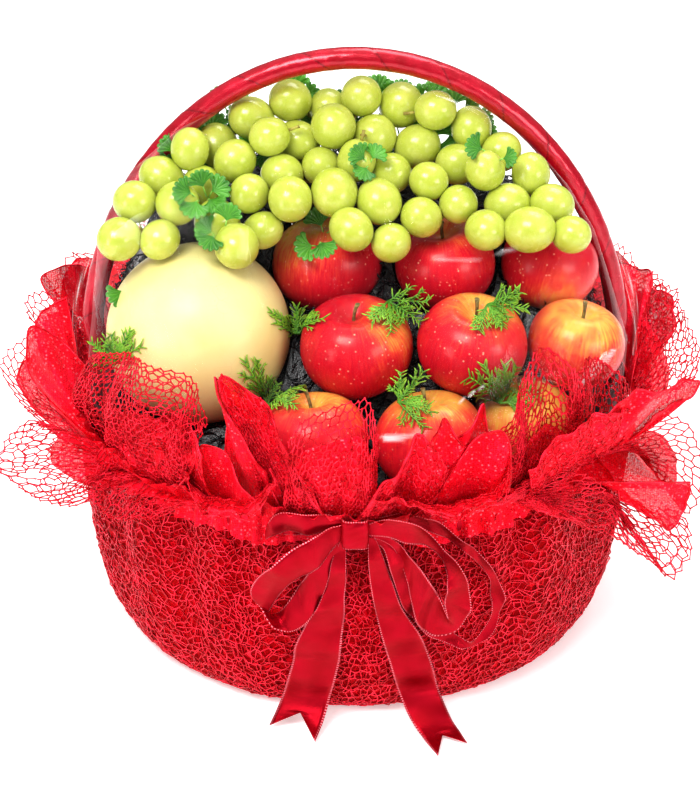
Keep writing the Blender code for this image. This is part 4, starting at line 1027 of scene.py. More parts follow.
def wrap_strands(pitch, seed, skew):
    """Honeycomb round the bowl, pulled askew by its folds: starts, ends and normals of its strands."""
    columns = 2 * round(math.pi * RIM_R * 2 / pitch)
    _, _, run = wrap_profile(8)
    rows = int(run / (pitch * math.sqrt(3) / 2))
    column, row, strands = honeycomb(columns, rows, True)
    fine_r, fine_z, _ = wrap_profile(600)
    rng = np.random.default_rng(seed)
    angle = 2 * np.pi * column / columns
    height = row / rows
    bend = 0.030 * np.sin(3.0 * angle + 1.0) + 0.014 * np.sin(11 * angle + 2.0) + 0.010 * np.sin(7 * angle)
    bend = bend * np.sin(np.pi * height * 0.9) * 2.2
    angle = angle + skew * bend + 0.006 * np.sin(23 * height + 9 * angle)
    sag = 0.016 * np.sin(17 * angle) * np.sin(np.pi * height) + 0.008 * np.sin(41 * angle + 6 * height)
    loose = pitch * 0.13
    angle = angle + rng.normal(0, loose / RIM_R, len(angle))
    share = np.clip(height + sag + rng.normal(0, loose / run, len(height)), 0, 1)
    shares = np.linspace(0, 1, len(fine_r))
    r, z = np.interp(share, shares, fine_r), np.interp(share, shares, fine_z)
    lift = NET_STRAND_R * 0.9 + np.abs(rng.normal(0, 0.0007, len(angle)))
    points = wrap_points(angle, r, z, lift)
    first, last = strands.T
    return points[first], points[last], unit((points * np.array([1, 1, 0.0]))[first])


def make_wrap_net(material):
    """Knitted net round the bowl, two layers askew to each other."""
    layers = [wrap_strands(NET_PITCH, 5, 1.0), wrap_strands(NET_PITCH * 1.35, 6, -1.5)]
    strands = (np.concatenate(parts) for parts in zip(*layers))
    net = strand_mesh("wrap_net", *strands, NET_STRAND_R, material)
    return net


def make_tie(material):
    """The satin band that ties the net round the rim, with small gathers."""
    columns, rows = 360, 7
    high = TIE_HIGH_Z - TIE_LOW_Z
    base = float(wall_radius(TIE_HIGH_Z)) + PLEAT_DEPTH * 0.4 + 0.0014
    angle = ring_angles(rows, columns)
    z = np.repeat(np.linspace(TIE_LOW_Z, TIE_HIGH_Z, rows), columns)
    belly = 1 - ((z - (TIE_LOW_Z + TIE_HIGH_Z) / 2) / high * 2) ** 2
    r = base + 0.0005 * belly + 0.0008 * np.sin(58 * angle + 40 * z) * np.sin(17 * angle)
    faces = grid_faces(rows, columns, True)
    tie = new_piece("tie_band", turned(r, angle, z), faces, material)
    give_uv(tie, (z - TIE_LOW_Z) / high, angle * base)
    thicken(tie, SATIN_T)
    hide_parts("tie_ribbon")
    return tie


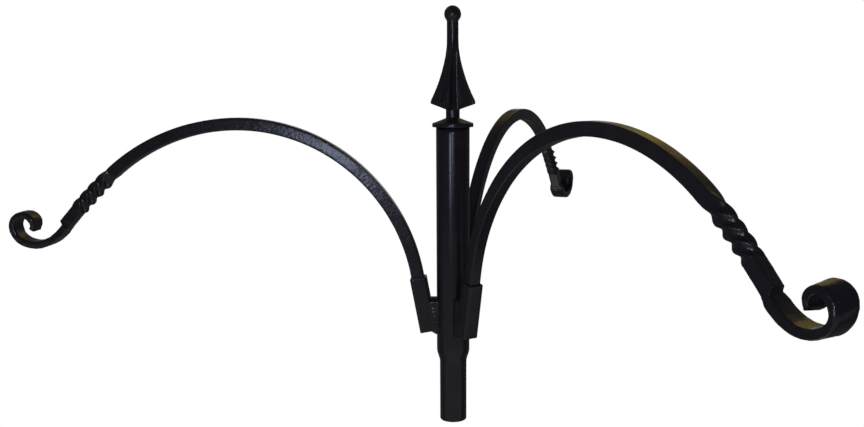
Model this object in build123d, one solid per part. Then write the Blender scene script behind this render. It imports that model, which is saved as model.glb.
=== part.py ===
from build123d import *
import os
from math import cos, pi, radians, sin, sqrt

# Pole top hanger, in millimetres. The origin is on the tube's axis, at the shoulder that rests on
# the pole's mouth, with +Z up. Seen from -Y, one arm points left, one right and forward, one back.

# Centre tube: its lower end is swaged down to the spigot that goes into the pole
tube_diameter = 32.0
tube_wall = 2.0
tube_height = 230.4
spigot_diameter = 26.2
spigot_length = 59.0
spigot_chamfer = 0.6
swage_height = 13.5

# Finial: one casting with a plug in the tube's bore
plug_clearance = 0.3
plug_length = 15.0
cap_overhang = 3.6
cap_rim = 4.1
cap_rim_chamfer = 1.2
cap_cone_height = 8.0
cap_cone_foot = 7.8
cap_height = 8.7
neck_diameter = 13.1
neck_length = 7.5
stem_diameter = 10.2
ball_diameter = 15.9
finial_height = 112.2
fin_count = 4
fin_turn = -27.0
fin_thickness = 5.0
fin_reach = 22.7
fin_tip_height = 24.2
fin_flat = 2.4
fin_top_height = 76.8
fin_sag = 2.7
fin_edge_chamfer = 1.1
fin_tip_chamfer = 0.8

# Sockets: short square tubes, leaning outward, with a welded wedge between each and the centre tube
socket_names = ("left", "right", "back")
socket_directions = (177.8, 301.9, 68.9)
socket_size = 16.0
socket_wall = 1.5
socket_length = 54.5
socket_lean = 10.6
socket_round = 2.0
bore_round = 0.6
socket_foot_height = 31.3
root_gap = 0.2
weld_width = 11.0
weld_fill = 31.0
weld_bead = 4.5
weld_hollow = 1.0
stop_thickness = 3.0

# Arms: square bar that drops into a socket with this much room on each side. Each one has come to
# rest at its own slight lean, outward and sideways, in degrees
arm_clearance = 0.5
arm_leans = ((0.57, 0.0), (-0.37, -0.42), (-0.3, -0.33))
bar_chamfer = 0.9
arch_start = 6.2
arch_arcs = ((178.4, 40.6), (172.8, 41.9), (190.6, 38.0))
outer_radius = 530.0
twist_length = 50.0
twist_turn = -360.0
twist_ease = 0.35
twist_stations = 24
run_length = 25.4

# Scroll: behind a shoulder the bar is pressed to a flat band, which spreads to the same area
scroll_arcs = ((45.9, 30.9), (31.4, 45.2), (20.9, 67.8), (14.5, 97.6), (12.1, 116.8))
shoulder_length = 2.6
shoulder_stations = 5
band_thickness = 8.4
band_end_thickness = 6.9
band_thin_share = 0.6
band_flare_length = 14.0
band_chamfer = 1.2
scroll_step = 11.0

tube_radius = tube_diameter / 2
bore_radius = tube_radius - tube_wall
bar_size = socket_size - 2 * socket_wall - 2 * arm_clearance
upright = Plane.XZ


# A point in an arm's own upright plane, out from the tube's axis and up
def at(out, up):
    return Vector(out, 0, up)


# Centre tube
def make_centre_tube():
    spigot_radius = spigot_diameter / 2
    outer = [(spigot_radius - spigot_chamfer, -spigot_length), (spigot_radius, spigot_chamfer - spigot_length)]
    lower = Polyline(*outer, (spigot_radius, 0))
    swage = Spline((spigot_radius, 0), (tube_radius, swage_height), tangents=((0, 1), (0, 1)))
    wall = Line((tube_radius, swage_height), (tube_radius, tube_height))
    top = Polyline((tube_radius, tube_height), (bore_radius, tube_height), (bore_radius, swage_height))
    neck = Spline((bore_radius, swage_height), (spigot_radius - tube_wall, 0), tangents=((0, -1), (0, -1)))
    inner = Polyline((spigot_radius - tube_wall, 0), (spigot_radius - tube_wall, -spigot_length), outer[0])
    section = make_face(lower + swage + wall + top + neck + inner)
    return revolve(upright * section, Axis.Z)


# One fin of the finial: a flat plate with a hollow, flaring edge that runs out into the stem
def make_fin():
    stem_radius = stem_diameter / 2
    top = (stem_radius - 0.4, fin_top_height)
    tip = (fin_reach, fin_tip_height)
    middle_out = (top[0] + tip[0]) / 2
    middle_up = (top[1] + tip[1]) / 2
    slope = sqrt((tip[0] - top[0]) ** 2 + (tip[1] - top[1]) ** 2)
    middle = (
        middle_out - fin_sag * (top[1] - tip[1]) / slope,
        middle_up - fin_sag * (tip[0] - top[0]) / slope,
    )
    edge = ThreePointArc(top, middle, tip)
    foot = (neck_diameter / 2 - 1, cap_height + neck_length)
    rest = Polyline(tip, (fin_reach, fin_tip_height - fin_flat), foot, (0, foot[1]), (0, top[1]), top)
    outline = make_face(edge + rest)
    corners = outline.vertices().filter_by(lambda v: v.X > fin_reach - 0.1)
    outline = chamfer(corners, fin_tip_chamfer)
    fin = extrude(upright * outline, fin_thickness / 2, both=True)
    rim = fin.edges().filter_by(GeomType.CIRCLE).filter_by(lambda e: e.length > 3 * fin_thickness)
    return chamfer(rim, fin_edge_chamfer)


# Finial: plug, coned cap, neck, tapering stem and ball in one turned form, with the fins on it
def make_finial():
    plug_radius = bore_radius - plug_clearance
    cap_radius = tube_radius + cap_overhang
    neck_radius = neck_diameter / 2
    stem_radius = stem_diameter / 2
    ball_radius = ball_diameter / 2
    ball_height = finial_height - ball_radius
    stem_top = ball_height - sqrt(ball_radius**2 - stem_radius**2)
    neck_top = cap_height + neck_length
    side = Polyline(
        (0, -plug_length),
        (plug_radius, -plug_length),
        (plug_radius, 0),
        (cap_radius - cap_rim_chamfer / 2, 0),
        (cap_radius, cap_rim_chamfer / 2),
        (cap_radius, cap_rim - cap_rim_chamfer),
        (cap_radius - cap_rim_chamfer, cap_rim),
        (cap_cone_foot, cap_cone_height),
        (neck_radius, cap_height),
        (neck_radius, neck_top),
        (stem_radius, stem_top),
    )
    ball = ThreePointArc((stem_radius, stem_top), (ball_radius, ball_height), (0, finial_height))
    outline = side + ball + Line((0, finial_height), (0, -plug_length))
    finial = revolve(upright * make_face(outline), Axis.Z)
    fin = make_fin()
    for i in range(fin_count):
        finial += Rot(0, 0, fin_turn + 360 * i / fin_count) * fin
    return Pos(0, 0, tube_height) * finial


# The leaning frame of a socket: its foot is in the middle of the socket's lower end
def socket_plane():
    half = socket_size / 2
    lean = radians(socket_lean)
    foot = at(tube_radius + root_gap + half * cos(lean), socket_foot_height)
    return Plane(origin=foot, x_dir=(cos(lean), 0, -sin(lean)), z_dir=(sin(lean), 0, cos(lean)))


def make_socket():
    outside = RectangleRounded(socket_size, socket_size, socket_round)
    bore = socket_size - 2 * socket_wall
    inside = RectangleRounded(bore, bore, bore_round)
    return extrude(socket_plane() * (outside - inside), socket_length)


def make_stop_plate():
    bore = socket_size - 2 * socket_wall
    return extrude(socket_plane() * RectangleRounded(bore, bore, bore_round), stop_thickness)


# Weld metal: it fills the wedge above the socket's lower edge and ends in a bead below it
def make_socket_weld():
    lean = radians(socket_lean)
    half = socket_size / 2
    plane = socket_plane()
    corner = plane.from_local_coords((-half, 0, 0))
    bead_end = plane.from_local_coords((weld_bead - half, 0, 0))
    fill_end = corner + plane.z_dir * (weld_fill / cos(lean))
    behind = tube_radius - sqrt(tube_radius**2 - (weld_width / 2) ** 2) + 1
    inside = plane.x_dir * socket_wall
    low = corner.Z - weld_bead
    bead_middle = at((tube_radius + bead_end.X) / 2 - weld_hollow, (low + bead_end.Z) / 2 + weld_hollow)
    top_middle = at((tube_radius + fill_end.X) / 2, fill_end.Z - 2 * weld_hollow)
    outline = Line(at(tube_radius - behind, low), at(tube_radius, low))
    outline += ThreePointArc(at(tube_radius, low), bead_middle, bead_end)
    outline += Polyline(bead_end, bead_end + plane.z_dir * socket_wall, fill_end + inside, fill_end)
    outline += ThreePointArc(fill_end, top_middle, at(tube_radius, fill_end.Z))
    outline += Polyline(
        at(tube_radius, fill_end.Z),
        at(tube_radius - behind, fill_end.Z),
        at(tube_radius - behind, low),
    )
    weld = extrude(make_face(outline), weld_width / 2, both=True)
    weld -= Cylinder(tube_radius, tube_height, align=(Align.CENTER, Align.CENTER, Align.MIN))
    weld -= extrude(plane * RectangleRounded(socket_size, socket_size, socket_round), socket_length)
    return weld


# Tangent arcs one after another, each a radius and a turn, which is to the left where side is 1
def arc_chain(start, direction, arcs, side):
    chain = []
    for radius, turn in arcs:
        arc = JernArc(start, direction, radius, side * turn)
        chain.append(arc)
        start = arc @ 1
        direction = arc % 1
    return chain


# A plane square to an arc of an arm, with its x across the arm and its y to the left of travel
def square_to(arc, share):
    point = arc @ share
    along = arc % share
    return Plane(origin=at(point.X, point.Y), x_dir=(0, 1, 0), z_dir=(along.X, 0, along.Y))


# The section of a bar or band, with its four corners taken off
def make_section(width, thickness, chamfer):
    half_width, half_thickness = width / 2, thickness / 2
    corners = []
    for side, end in ((1, 1), (-1, 1), (-1, -1), (1, -1)):
        upper = (side * half_width, end * (half_thickness - chamfer))
        inner = (side * (half_width - chamfer), end * half_thickness)
        corners += [upper, inner] if side == end else [inner, upper]
    return make_face(Polyline(*corners, close=True))


# The twist turns slowly at its two ends, where the fire's heat fades
def twist_angle(share):
    return twist_turn * (share - twist_ease * sin(2 * pi * share) / (2 * pi))


def make_twist(arc):
    sections = []
    for i in range(twist_stations + 1):
        share = i / twist_stations
        turned = square_to(arc, share) * Rot(0, 0, twist_angle(share))
        sections.append(turned * make_section(bar_size, bar_size, bar_chamfer))
    return loft(sections)


# Thickness and width of the band at a distance from the bar's end
def band_size(distance, length):
    thin = min(distance / (band_thin_share * length), 1)
    flare = min(distance / band_flare_length, 1)
    thickness = band_thickness + (band_end_thickness - band_thickness) * thin
    spread = bar_size**2 / thickness
    width = bar_size + (spread - bar_size) * flare * (2 - flare)
    return thickness, width


# The rounded step from the bar down to the band, all on the inner side of the scroll
def make_shoulder(arc, length):
    end_thickness = band_size(shoulder_length, length)[0]
    sections = []
    for i in range(shoulder_stations + 1):
        share = i / shoulder_stations
        left = (1 + cos(pi * share)) / 2
        thickness = end_thickness + (bar_size - end_thickness) * left
        width = band_size(share * shoulder_length, length)[1]
        chamfer = band_chamfer + (bar_chamfer - band_chamfer) * left
        section = Pos(0, thickness / 2) * make_section(width, thickness, chamfer)
        sections.append(square_to(arc, share * shoulder_length / arc.length) * section)
    return loft(sections, ruled=True)


def make_scroll(chain):
    length = sum(arc.length for arc in chain)
    sections = []
    passed = 0
    for arc, (radius, turn) in zip(chain, scroll_arcs):
        steps = round(turn / scroll_step)
        first = shoulder_length if passed == 0 else 0
        last = arc is chain[-1]
        for i in range(steps + last):
            along = first + (arc.length - first) * i / steps
            thickness, width = band_size(passed + along, length)
            section = Pos(0, thickness / 2) * make_section(width, thickness, band_chamfer)
            sections.append(square_to(arc, along / arc.length) * section)
        passed += arc.length
    return make_shoulder(chain[0], length) + loft(sections)


def make_arm():
    plane = socket_plane()
    straight = socket_length + arch_start
    bend = plane.from_local_coords((0, 0, straight))
    up = Vector(plane.z_dir.X, plane.z_dir.Z)
    start = Vector(bend.X, bend.Z)
    arch = arc_chain(start, up, arch_arcs, -1)
    twist_arc = JernArc(arch[-1] @ 1, arch[-1] % 1, outer_radius, -twist_length / outer_radius * 180 / pi)
    run_arc = JernArc(twist_arc @ 1, twist_arc % 1, outer_radius, -run_length / outer_radius * 180 / pi)
    along = run_arc % 1
    underside = run_arc @ 1 + Vector(along.Y, -along.X) * (bar_size / 2)
    scroll = arc_chain(underside, along, scroll_arcs, 1)
    bar = make_section(bar_size, bar_size, bar_chamfer)
    tail = extrude(plane * Pos(0, 0, stop_thickness) * bar, straight - stop_thickness)
    bends = [sweep(square_to(arc, 0) * bar, upright * arc) for arc in arch + [run_arc]]
    return tail + bends + [make_twist(twist_arc), make_scroll(scroll)]


# Leans an arm about the middle of its socket, and lifts it until its foot's low edge meets the stop
def lean_arm(arm, outward, sideways):
    plane = socket_plane()
    middle = plane.from_local_coords((0, 0, (stop_thickness + socket_length) / 2))
    lift = bar_size / 2 * (sin(radians(abs(outward))) + sin(radians(abs(sideways))))
    turned = Pos(*middle) * Rot(-sideways, outward, 0) * Pos(*(-middle)) * arm
    return Pos(*(plane.z_dir * lift)) * turned


parts = {"centre_tube": make_centre_tube(), "finial": make_finial()}
socket, stop_plate, socket_weld, arm = make_socket(), make_stop_plate(), make_socket_weld(), make_arm()
for name, direction, leans in zip(socket_names, socket_directions, arm_leans):
    turned = Rot(0, 0, direction)
    parts["socket_" + name] = turned * socket
    parts["stop_plate_" + name] = turned * stop_plate
    parts["socket_weld_" + name] = turned * socket_weld
    parts["arm_" + name] = turned * lean_arm(arm, *leans)

os.makedirs("parts", exist_ok=True)
for name, shape in parts.items():
    export_step(shape, "parts/" + name + ".step")
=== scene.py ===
import bpy
import numpy as np
from math import asin, atan, atan2, cos, exp, pi, radians, sin, sqrt, tan
from mathutils import Matrix, Vector, noise


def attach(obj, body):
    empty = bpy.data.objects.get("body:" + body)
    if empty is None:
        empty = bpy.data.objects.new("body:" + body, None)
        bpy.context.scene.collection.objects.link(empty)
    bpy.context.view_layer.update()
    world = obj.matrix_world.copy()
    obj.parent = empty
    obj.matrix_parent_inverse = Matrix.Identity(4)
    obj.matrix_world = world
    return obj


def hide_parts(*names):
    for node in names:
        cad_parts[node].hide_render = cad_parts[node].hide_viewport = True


# Pole top hanger: a tube head with a cast finial, and three forged arms standing in welded sockets.
# Sizes in the dictionaries are millimetres and degrees, with the origin at the foot of the swage.

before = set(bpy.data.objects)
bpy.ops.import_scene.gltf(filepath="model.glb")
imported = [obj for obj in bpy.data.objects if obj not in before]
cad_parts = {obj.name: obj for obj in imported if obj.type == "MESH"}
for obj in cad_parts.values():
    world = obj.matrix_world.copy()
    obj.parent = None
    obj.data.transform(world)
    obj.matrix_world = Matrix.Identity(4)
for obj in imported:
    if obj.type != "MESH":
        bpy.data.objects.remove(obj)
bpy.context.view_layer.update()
mm = 0.001
print("frame loaded")


# Wraps a shader socket, so that maths on it adds Math nodes
class Wire:
    def __init__(self, maker, socket):
        self.maker = maker
        self.socket = socket

    def maths(self, kind, other, swap=False):
        pair = [other, self] if swap else [self, other]
        return self.maker.node("ShaderNodeMath", {"operation": kind}, pair)

    def __add__(self, other):
        return self.maths("ADD", other)

    def __radd__(self, other):
        return self.maths("ADD", other, True)

    def __sub__(self, other):
        return self.maths("SUBTRACT", other)

    def __rsub__(self, other):
        return self.maths("SUBTRACT", other, True)

    def __mul__(self, other):
        return self.maths("MULTIPLY", other)

    def __rmul__(self, other):
        return self.maths("MULTIPLY", other, True)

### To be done
Your task is to quote exactly the lines beginning with the one that contains "for name, direction, leans" and ending with the one that contains "cad_parts[node].hide_render = cad_parts[node].hide_viewport", with nothing left out or added.

### Full answer
for name, direction, leans in zip(socket_names, socket_directions, arm_leans):
    turned = Rot(0, 0, direction)
    parts["socket_" + name] = turned * socket
    parts["stop_plate_" + name] = turned * stop_plate
    parts["socket_weld_" + name] = turned * socket_weld
    parts["arm_" + name] = turned * lean_arm(arm, *leans)

os.makedirs("parts", exist_ok=True)
for name, shape in parts.items():
    export_step(shape, "parts/" + name + ".step")
=== scene.py ===
import bpy
import numpy as np
from math import asin, atan, atan2, cos, exp, pi, radians, sin, sqrt, tan
from mathutils import Matrix, Vector, noise


def attach(obj, body):
    empty = bpy.data.objects.get("body:" + body)
    if empty is None:
        empty = bpy.data.objects.new("body:" + body, None)
        bpy.context.scene.collection.objects.link(empty)
    bpy.context.view_layer.update()
    world = obj.matrix_world.copy()
    obj.parent = empty
    obj.matrix_parent_inverse = Matrix.Identity(4)
    obj.matrix_world = world
    return obj


def hide_parts(*names):
    for node in names:
        cad_parts[node].hide_render = cad_parts[node].hide_viewport = True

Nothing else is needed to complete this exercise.